*EXERCISE REQUIREMENTS:* What is needed is an exact copy of the lines from the one containing "doc.recompute()" to the one containing "obj.data.transform(world)", both lines included, and no other lines.

*MATERIAL PROVIDED:*
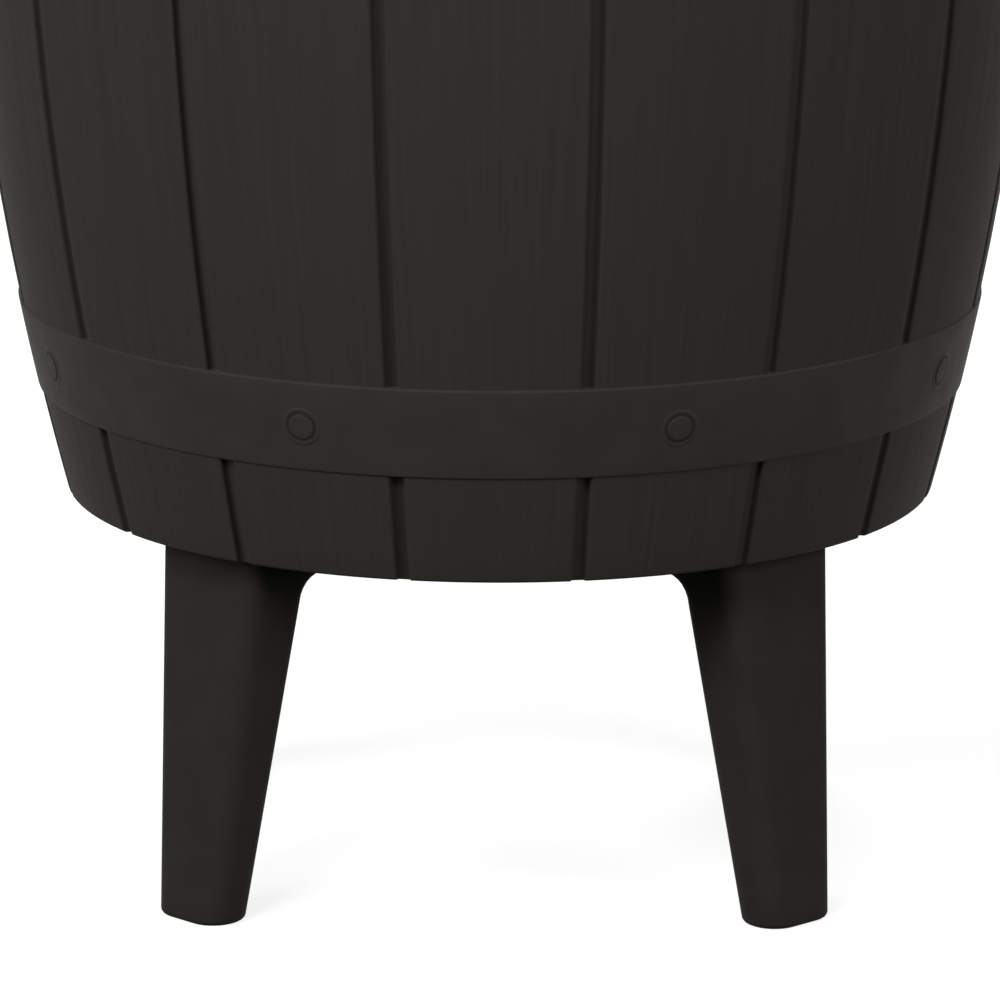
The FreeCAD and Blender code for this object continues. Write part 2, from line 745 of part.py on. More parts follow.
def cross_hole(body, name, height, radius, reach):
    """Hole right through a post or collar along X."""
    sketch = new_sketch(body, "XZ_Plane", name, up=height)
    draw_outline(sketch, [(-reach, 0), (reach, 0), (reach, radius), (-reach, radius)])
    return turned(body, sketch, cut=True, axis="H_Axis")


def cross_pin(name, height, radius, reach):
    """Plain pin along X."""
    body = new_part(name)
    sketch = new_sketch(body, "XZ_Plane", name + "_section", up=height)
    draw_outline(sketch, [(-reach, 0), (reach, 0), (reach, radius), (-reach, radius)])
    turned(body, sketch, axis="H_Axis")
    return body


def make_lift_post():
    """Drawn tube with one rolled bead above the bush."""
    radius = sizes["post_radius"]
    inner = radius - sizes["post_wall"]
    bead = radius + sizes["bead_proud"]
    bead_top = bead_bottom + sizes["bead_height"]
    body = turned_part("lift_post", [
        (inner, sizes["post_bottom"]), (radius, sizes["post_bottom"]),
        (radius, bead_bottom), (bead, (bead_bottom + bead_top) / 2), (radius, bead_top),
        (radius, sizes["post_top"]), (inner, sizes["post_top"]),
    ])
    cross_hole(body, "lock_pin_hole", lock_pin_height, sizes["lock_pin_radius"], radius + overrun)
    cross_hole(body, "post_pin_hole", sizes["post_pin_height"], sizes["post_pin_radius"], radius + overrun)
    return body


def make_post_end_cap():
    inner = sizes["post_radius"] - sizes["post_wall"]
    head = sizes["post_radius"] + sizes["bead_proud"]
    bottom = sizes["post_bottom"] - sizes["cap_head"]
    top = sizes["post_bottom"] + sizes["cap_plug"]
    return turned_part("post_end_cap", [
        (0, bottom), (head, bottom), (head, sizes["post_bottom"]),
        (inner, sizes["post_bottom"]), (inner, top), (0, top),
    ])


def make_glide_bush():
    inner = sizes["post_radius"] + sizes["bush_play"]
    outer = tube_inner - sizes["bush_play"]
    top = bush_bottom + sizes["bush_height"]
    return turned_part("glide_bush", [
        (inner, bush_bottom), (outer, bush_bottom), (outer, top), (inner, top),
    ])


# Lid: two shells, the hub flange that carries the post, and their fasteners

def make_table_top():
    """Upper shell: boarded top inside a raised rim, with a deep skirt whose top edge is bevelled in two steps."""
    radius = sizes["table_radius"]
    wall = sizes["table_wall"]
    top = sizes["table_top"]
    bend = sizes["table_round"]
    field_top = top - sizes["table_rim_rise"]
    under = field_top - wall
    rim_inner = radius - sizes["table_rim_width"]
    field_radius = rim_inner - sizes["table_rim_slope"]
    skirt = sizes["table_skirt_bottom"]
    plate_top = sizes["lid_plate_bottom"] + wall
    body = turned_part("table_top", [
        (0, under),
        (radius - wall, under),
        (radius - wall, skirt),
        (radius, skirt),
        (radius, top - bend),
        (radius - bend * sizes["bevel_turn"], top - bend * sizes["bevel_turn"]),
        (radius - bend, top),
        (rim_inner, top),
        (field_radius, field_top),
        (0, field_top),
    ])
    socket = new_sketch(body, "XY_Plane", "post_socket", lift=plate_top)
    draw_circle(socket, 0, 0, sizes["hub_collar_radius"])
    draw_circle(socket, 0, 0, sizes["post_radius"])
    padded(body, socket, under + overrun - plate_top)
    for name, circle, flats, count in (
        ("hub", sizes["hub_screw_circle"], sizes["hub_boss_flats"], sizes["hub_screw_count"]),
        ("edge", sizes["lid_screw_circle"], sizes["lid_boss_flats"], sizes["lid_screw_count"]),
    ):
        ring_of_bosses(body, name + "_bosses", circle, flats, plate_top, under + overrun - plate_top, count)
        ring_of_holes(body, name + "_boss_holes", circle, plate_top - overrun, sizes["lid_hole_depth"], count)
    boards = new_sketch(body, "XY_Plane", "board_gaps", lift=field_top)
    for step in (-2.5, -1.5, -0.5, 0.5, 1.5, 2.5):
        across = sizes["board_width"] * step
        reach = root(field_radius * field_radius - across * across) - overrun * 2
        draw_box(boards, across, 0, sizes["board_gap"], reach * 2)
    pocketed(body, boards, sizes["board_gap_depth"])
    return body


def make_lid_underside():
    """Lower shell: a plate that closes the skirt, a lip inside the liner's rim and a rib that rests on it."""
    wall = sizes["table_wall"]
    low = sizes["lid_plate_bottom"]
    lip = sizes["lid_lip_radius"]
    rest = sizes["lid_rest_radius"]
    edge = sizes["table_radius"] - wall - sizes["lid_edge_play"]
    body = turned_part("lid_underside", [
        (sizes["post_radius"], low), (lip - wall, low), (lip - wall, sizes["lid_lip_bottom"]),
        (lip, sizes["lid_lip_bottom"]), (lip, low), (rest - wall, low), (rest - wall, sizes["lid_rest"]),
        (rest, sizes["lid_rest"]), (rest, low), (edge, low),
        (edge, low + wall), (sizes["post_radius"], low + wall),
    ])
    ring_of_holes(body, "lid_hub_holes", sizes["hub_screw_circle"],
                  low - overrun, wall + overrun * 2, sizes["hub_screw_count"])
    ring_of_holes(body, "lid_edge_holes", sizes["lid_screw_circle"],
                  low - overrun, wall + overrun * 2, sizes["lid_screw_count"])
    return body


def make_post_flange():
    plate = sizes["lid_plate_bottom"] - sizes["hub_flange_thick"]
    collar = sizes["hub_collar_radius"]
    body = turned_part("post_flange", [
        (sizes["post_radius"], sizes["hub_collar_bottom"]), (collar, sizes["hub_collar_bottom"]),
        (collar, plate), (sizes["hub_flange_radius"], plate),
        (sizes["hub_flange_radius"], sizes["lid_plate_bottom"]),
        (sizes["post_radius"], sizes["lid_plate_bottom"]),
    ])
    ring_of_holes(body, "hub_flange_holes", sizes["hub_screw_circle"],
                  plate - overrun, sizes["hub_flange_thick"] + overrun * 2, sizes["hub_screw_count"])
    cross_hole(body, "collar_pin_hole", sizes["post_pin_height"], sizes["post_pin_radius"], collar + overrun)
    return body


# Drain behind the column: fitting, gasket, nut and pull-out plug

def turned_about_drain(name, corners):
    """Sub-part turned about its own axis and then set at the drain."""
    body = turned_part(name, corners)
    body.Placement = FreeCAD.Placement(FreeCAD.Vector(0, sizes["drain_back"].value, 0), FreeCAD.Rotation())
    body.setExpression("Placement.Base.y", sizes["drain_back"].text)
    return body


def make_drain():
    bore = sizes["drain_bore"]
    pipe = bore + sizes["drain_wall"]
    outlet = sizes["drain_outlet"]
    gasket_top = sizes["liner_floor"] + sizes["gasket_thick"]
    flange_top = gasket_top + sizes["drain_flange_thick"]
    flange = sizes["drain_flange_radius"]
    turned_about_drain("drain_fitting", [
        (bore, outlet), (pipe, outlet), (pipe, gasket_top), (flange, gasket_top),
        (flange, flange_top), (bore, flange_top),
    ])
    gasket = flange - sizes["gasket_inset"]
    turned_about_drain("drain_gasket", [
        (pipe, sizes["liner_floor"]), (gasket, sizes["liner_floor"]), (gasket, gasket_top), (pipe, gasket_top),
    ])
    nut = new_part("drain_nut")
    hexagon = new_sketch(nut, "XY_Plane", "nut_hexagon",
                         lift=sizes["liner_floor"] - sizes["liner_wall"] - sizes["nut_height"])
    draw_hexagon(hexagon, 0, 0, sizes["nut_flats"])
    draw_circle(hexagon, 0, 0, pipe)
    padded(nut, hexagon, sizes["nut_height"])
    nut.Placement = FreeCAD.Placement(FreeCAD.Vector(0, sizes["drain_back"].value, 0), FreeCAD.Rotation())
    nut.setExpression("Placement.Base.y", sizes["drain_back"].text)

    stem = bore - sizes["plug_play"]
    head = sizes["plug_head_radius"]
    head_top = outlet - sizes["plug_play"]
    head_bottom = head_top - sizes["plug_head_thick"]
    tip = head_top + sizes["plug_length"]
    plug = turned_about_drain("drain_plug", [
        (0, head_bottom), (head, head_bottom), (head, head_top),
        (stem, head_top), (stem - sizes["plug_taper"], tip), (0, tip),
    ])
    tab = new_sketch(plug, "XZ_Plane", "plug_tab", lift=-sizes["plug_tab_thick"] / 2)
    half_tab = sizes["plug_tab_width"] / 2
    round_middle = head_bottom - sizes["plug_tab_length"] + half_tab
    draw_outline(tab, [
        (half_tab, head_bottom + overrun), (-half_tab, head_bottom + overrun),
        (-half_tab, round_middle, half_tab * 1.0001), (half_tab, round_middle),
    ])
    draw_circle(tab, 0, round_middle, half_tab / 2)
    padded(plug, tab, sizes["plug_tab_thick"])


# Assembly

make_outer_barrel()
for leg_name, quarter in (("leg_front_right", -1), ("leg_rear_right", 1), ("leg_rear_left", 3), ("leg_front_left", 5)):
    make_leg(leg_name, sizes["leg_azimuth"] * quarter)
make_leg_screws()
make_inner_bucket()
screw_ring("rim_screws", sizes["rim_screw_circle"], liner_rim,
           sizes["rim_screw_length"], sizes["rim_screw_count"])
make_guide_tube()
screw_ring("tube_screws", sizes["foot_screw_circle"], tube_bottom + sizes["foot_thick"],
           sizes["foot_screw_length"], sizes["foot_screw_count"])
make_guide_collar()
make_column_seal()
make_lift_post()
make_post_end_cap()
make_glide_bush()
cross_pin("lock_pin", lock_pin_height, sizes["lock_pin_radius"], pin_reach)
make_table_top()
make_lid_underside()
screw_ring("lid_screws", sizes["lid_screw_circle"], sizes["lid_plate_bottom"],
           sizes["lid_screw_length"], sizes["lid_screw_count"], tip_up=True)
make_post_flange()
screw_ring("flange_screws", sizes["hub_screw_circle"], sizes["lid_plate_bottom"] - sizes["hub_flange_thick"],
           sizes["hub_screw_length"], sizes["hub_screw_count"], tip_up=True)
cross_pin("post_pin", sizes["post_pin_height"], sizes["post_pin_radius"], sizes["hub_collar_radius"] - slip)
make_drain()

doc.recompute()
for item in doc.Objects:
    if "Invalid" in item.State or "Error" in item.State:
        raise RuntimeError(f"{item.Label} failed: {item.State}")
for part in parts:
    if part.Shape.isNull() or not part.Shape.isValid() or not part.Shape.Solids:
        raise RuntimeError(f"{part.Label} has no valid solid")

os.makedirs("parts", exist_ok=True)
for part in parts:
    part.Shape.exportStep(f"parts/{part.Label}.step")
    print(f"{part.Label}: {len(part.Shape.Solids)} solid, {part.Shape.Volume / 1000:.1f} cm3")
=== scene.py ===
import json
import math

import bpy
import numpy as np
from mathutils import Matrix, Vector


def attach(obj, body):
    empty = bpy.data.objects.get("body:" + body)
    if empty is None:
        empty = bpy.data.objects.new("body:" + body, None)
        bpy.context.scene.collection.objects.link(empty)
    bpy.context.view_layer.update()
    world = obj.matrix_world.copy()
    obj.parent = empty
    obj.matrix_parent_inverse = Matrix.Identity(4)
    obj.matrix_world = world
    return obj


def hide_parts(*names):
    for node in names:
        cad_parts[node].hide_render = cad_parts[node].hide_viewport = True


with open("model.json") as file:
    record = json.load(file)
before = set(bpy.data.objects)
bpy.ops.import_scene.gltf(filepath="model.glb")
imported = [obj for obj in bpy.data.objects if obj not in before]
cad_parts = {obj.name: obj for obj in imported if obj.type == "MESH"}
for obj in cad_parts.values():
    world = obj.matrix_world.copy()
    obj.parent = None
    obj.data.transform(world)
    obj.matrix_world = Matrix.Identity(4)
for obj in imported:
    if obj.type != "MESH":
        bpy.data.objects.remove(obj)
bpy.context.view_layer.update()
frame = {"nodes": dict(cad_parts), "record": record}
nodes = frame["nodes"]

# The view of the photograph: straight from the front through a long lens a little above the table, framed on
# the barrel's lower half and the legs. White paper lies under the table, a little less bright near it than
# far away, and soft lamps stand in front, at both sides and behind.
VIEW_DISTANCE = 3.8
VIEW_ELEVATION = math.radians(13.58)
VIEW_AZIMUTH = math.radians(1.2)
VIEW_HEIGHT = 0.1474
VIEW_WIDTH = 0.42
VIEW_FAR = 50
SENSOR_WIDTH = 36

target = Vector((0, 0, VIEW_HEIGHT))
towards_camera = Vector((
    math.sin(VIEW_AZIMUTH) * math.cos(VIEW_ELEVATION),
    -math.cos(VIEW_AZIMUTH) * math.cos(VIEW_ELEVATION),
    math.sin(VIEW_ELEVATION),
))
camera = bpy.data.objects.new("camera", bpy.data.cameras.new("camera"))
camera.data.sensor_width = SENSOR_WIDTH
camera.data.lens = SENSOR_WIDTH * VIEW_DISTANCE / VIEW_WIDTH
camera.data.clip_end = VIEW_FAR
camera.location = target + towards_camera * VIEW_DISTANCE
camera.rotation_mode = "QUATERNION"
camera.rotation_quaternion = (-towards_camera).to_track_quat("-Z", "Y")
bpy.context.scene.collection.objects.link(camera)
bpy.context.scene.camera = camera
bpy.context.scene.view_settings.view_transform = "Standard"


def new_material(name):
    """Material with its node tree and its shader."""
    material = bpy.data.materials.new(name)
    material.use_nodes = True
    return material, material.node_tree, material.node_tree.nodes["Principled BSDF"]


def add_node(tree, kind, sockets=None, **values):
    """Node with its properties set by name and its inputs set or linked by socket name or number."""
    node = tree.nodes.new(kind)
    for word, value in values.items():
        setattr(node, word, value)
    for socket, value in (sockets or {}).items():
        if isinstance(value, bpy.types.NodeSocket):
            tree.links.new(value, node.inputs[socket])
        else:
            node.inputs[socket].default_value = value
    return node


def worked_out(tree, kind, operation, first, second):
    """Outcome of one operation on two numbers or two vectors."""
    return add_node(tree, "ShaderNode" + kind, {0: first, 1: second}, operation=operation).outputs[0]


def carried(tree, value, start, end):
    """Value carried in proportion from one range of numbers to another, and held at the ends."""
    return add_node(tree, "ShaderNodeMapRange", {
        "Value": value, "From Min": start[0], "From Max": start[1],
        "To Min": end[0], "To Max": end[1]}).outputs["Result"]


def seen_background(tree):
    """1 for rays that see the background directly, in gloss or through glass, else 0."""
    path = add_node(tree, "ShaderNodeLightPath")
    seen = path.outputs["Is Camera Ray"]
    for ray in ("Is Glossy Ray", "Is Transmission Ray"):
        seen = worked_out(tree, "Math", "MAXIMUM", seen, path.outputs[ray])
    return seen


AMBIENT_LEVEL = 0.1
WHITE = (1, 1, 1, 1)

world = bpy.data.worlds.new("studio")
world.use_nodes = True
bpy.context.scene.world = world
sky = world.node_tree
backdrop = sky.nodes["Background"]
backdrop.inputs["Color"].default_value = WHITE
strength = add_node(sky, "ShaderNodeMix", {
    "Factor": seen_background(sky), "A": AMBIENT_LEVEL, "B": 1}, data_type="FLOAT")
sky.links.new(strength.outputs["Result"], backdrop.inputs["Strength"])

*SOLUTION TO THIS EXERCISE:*
doc.recompute()
for item in doc.Objects:
    if "Invalid" in item.State or "Error" in item.State:
        raise RuntimeError(f"{item.Label} failed: {item.State}")
for part in parts:
    if part.Shape.isNull() or not part.Shape.isValid() or not part.Shape.Solids:
        raise RuntimeError(f"{part.Label} has no valid solid")

os.makedirs("parts", exist_ok=True)
for part in parts:
    part.Shape.exportStep(f"parts/{part.Label}.step")
    print(f"{part.Label}: {len(part.Shape.Solids)} solid, {part.Shape.Volume / 1000:.1f} cm3")
=== scene.py ===
import json
import math

import bpy
import numpy as np
from mathutils import Matrix, Vector


def attach(obj, body):
    empty = bpy.data.objects.get("body:" + body)
    if empty is None:
        empty = bpy.data.objects.new("body:" + body, None)
        bpy.context.scene.collection.objects.link(empty)
    bpy.context.view_layer.update()
    world = obj.matrix_world.copy()
    obj.parent = empty
    obj.matrix_parent_inverse = Matrix.Identity(4)
    obj.matrix_world = world
    return obj


def hide_parts(*names):
    for node in names:
        cad_parts[node].hide_render = cad_parts[node].hide_viewport = True


with open("model.json") as file:
    record = json.load(file)
before = set(bpy.data.objects)
bpy.ops.import_scene.gltf(filepath="model.glb")
imported = [obj for obj in bpy.data.objects if obj not in before]
cad_parts = {obj.name: obj for obj in imported if obj.type == "MESH"}
for obj in cad_parts.values():
    world = obj.matrix_world.copy()
    obj.parent = None
    obj.data.transform(world)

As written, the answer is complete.